Where RGB truly shines is alpha transparency. The rgba() function (or rgb() with a fourth value in modern CSS) lets you set opacity per color:
background: rgb(255 87 51 / 0.5); /* 50% transparent */
This is something HEX can technically do with an 8-digit value (#FF573380), but barely anyone uses or remembers the syntax.
When to use RGB
- When you need transparency (rgba or the
/alpha syntax) - Programmatic color manipulation — RGB channels map directly to how screens emit light
- When a color name finder or API returns RGB values and you want to drop them straight into your stylesheet
- Canvas and WebGL work, where the API expects RGB tuples
HSL: The Human-Friendly Format
HSL stands for Hue, Saturation, Lightness — and it's the format that actually matches how people think about color.
color: hsl(11, 100%, 60%);
- Hue (0–360): Position on the color wheel. 0 is red, 120 is green, 240 is blue.
- Saturation (0%–100%): How vivid the color is. 0% is gray, 100% is full color.
- Lightness (0%–100%): How bright. 0% is black, 100% is white, 50% is the "pure" color.
Here's what makes HSL powerful: you can manipulate colors intuitively. Need a darker version? Drop the lightness. Need a pastel? Crank lightness up and pull saturation down. Need a complementary color? Add 180 to the hue. These are operations you can do in your head.
Try it yourself — use a hue shift tool and watch how rotating the hue value cycles through entirely different colors while keeping the same saturation and brightness feel.
When to use HSL
- Building color systems or design tokens (vary lightness for shades, keep hue constant)
- Creating hover/active states by adjusting lightness by 5–10%
- Generating color palettes programmatically — HSL makes evenly-spaced hues trivial
- Theming — swap the hue and your entire palette shifts
- When you want to understand a color at a glance
HSL and transparency
Just like RGB, HSL supports alpha: hsl(11 100% 60% / 0.5). Same syntax pattern, same result.
Converting Between Formats
You don't have to pick one format and stick with it forever. Most workflows involve bouncing between them. A designer sends you HEX, you convert to HSL to build out a shade scale, and your code ships whichever format the team prefers.
The math behind conversions is straightforward but tedious to do by hand. A random color generator will show you the same color in all three formats side by side, which is handy for learning how the values relate to each other.
For quick reference:
| What you want | Best format | |---|---| | Paste a brand color into CSS | HEX | | Add transparency | RGB or HSL with alpha | | Create lighter/darker variants | HSL | | Build a color palette from scratch | HSL | | Work with JavaScript canvas | RGB | | Share with a non-technical person | HEX |
CSS Color Level 4: What's New
Modern CSS (supported in all major browsers) simplifies the syntax. You no longer need commas or the separate rgba()/hsla() functions:
/* Old syntax */
color: rgba(255, 87, 51, 0.5);
/* Modern syntax */
color: rgb(255 87 51 / 50%);
color: hsl(11 100% 60% / 50%);
There are also newer color spaces like oklch() and lab() gaining traction. They solve some perceptual uniformity problems with HSL (where "50% lightness" doesn't look equally bright across all hues). But for day-to-day web work, HEX/RGB/HSL still cover 99% of use cases.

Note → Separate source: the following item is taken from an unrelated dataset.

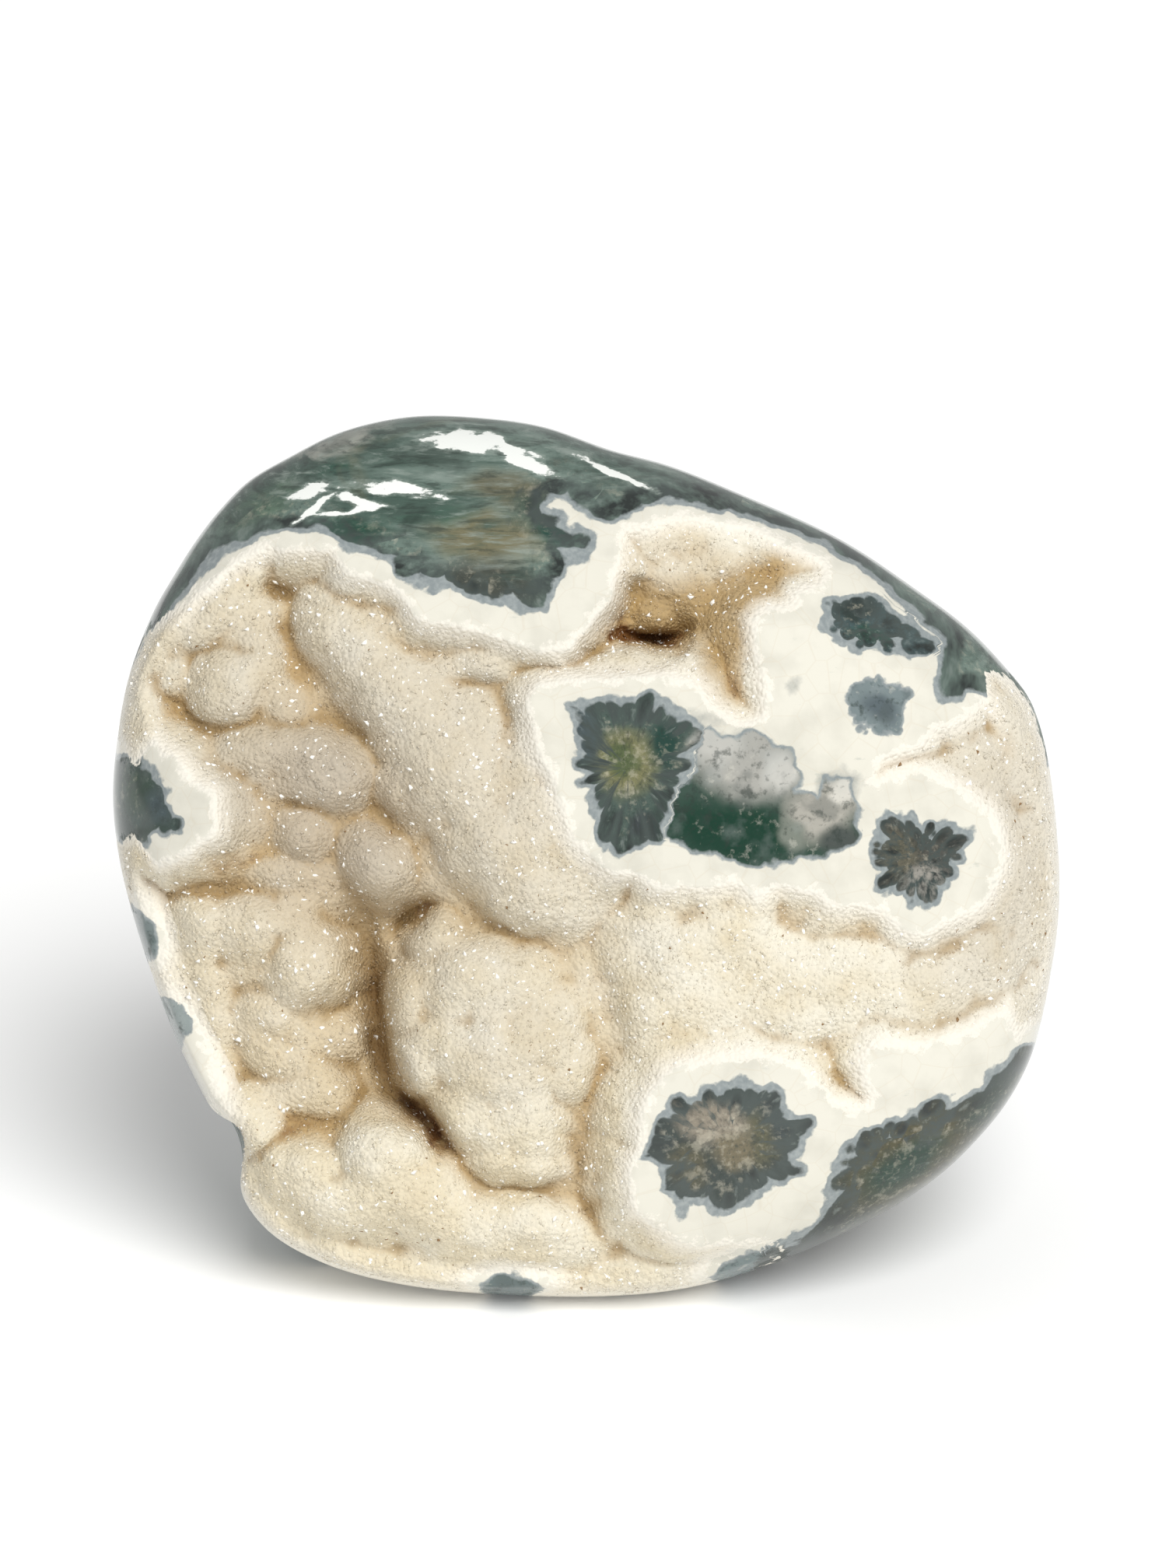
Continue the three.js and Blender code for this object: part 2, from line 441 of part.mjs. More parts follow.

Picking the Right Format for Your Project
There's no single right answer — it depends on what you're doing.
If your team's design system specifies HEX tokens, use HEX. If you're building a theming system and need to generate shades dynamically, HSL is your best friend. If you're doing image processing or working with WebGL, RGB makes the most sense.
Many experienced developers settle into a pattern: HEX for static values, HSL for anything dynamic. That's a solid default.
The most practical skill isn't memorizing conversion formulas. It's knowing which format makes your current task easier — and having a fast way to convert when you need to switch. Bookmark a color conversion tool, learn the HSL mental model, and you'll spend less time fiddling with color values and more time actually designing.
FAQ
What's the difference between HEX, RGB, and HSL?
They're three ways to describe the same colors. HEX uses a six-character hexadecimal code (#FF5733). RGB specifies red, green, and blue channel values from 0–255. HSL describes color using hue (position on the color wheel), saturation (vividness), and lightness (brightness). All three can represent the same 16.7 million colors — the difference is how you express them.
Which color format is best for web design?
HEX is the most common for static colors — it's short and universally understood. HSL is better when you need to create variations (lighter shades, hover states, palette generation) because you can adjust lightness and saturation independently. RGB is best when you need alpha transparency or are doing programmatic color work.
How do I convert between HEX, RGB, and HSL?
You can convert manually using formulas, but it's faster to use a tool. Drop a HEX code into a color name finder to see its RGB and HSL equivalents instantly, or generate colors in all formats at once with a random color generator.
Can I use HSL in all browsers?
Yes. HSL has been supported in all major browsers for over a decade. The modern space-separated syntax (hsl(11 100% 60% / 50%)) works in all current browsers too. There's no compatibility reason to avoid HSL.
Does the color format affect page performance?
No. The browser converts every color to the same internal representation regardless of whether you wrote it in HEX, RGB, or HSL. There's zero performance difference. Pick whichever format makes your code more readable and maintainable.